In Misha Glenny’s book on the globalisation of organised crime, McMafia, Ukraine, particularly Odessa, is something of a leitmotif. It is fitting then that this exploitation – for that is what it is – would not be possible to the extent it is taking place without the framework of globalisation: online banking giving the Bourbon Bar boys access to their dollar accounts at the click of a mouse; visa liberalisation letting them come and go from Ukraine pretty much as they please; Geoff’s whole philosophy of relative sexual value hinges on his ability to uproot his life to the other side of the world. But globalisation works both ways.
Ukrainian mail order brides are as big a business as they have become a cliche. While researching his book on the industry, Odessa Dreams, Shaun Walker found that one marriage agency had projected revenues of £84 million, and that their male clients were paying thousands just to talk to prospective brides, who took a cut of their would-be fiances’ fees.

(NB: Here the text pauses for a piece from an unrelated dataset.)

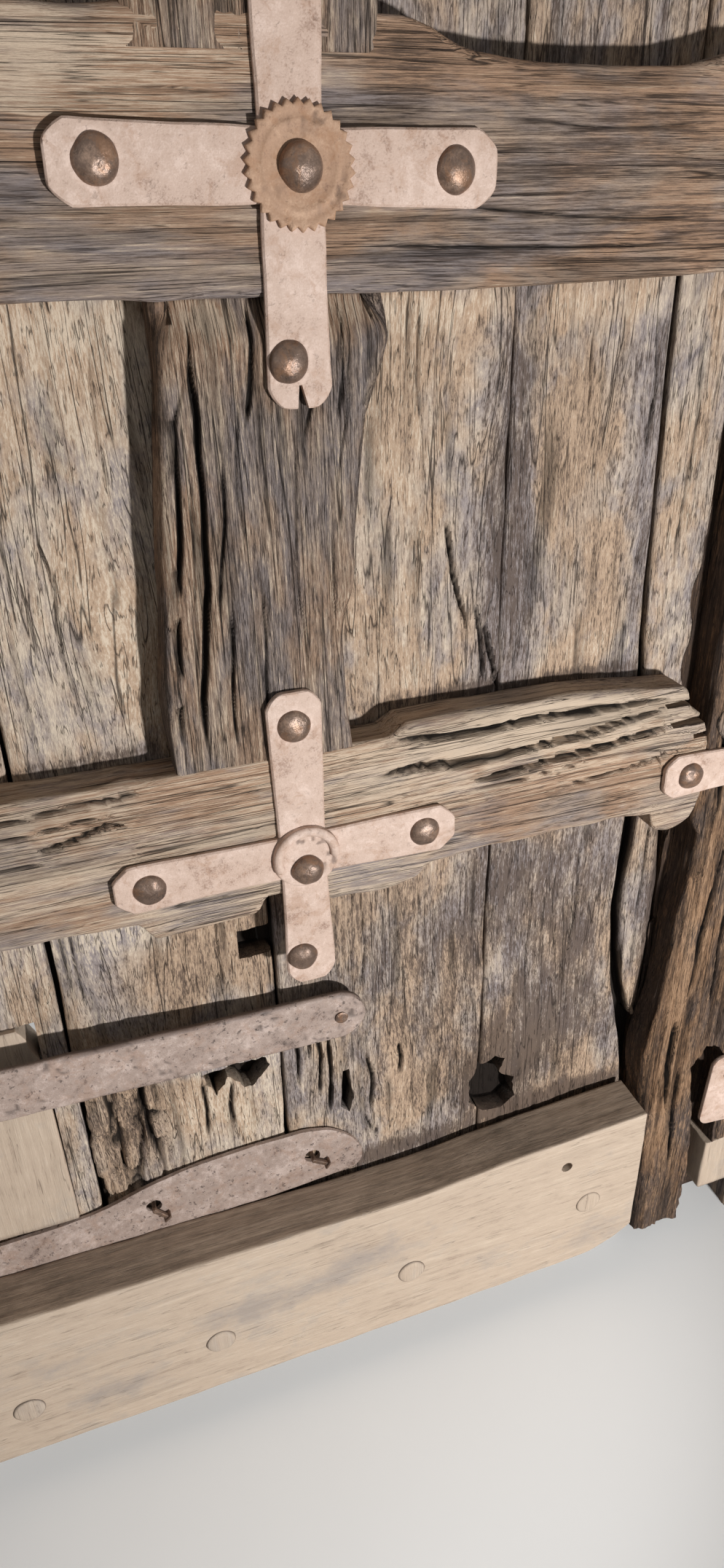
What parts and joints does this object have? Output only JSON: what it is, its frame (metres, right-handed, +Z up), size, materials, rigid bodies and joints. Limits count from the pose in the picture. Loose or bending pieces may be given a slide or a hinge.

The twist is that the majority of the introductions made through marriage brokers do not end happily ever after. Many clients complain of travelling home engagement ring unused in their pocket. Even when marriages do arise, they are not always happy ones.
Oksana Makarova told Marie Claire how the Floridian doctor she met in Odessa effectively imprisoned her in his home, demanding sex and beating her four year old son before a social worker was alerted to her plight. But this is the 21st Century, who said comedies have to be funny any more?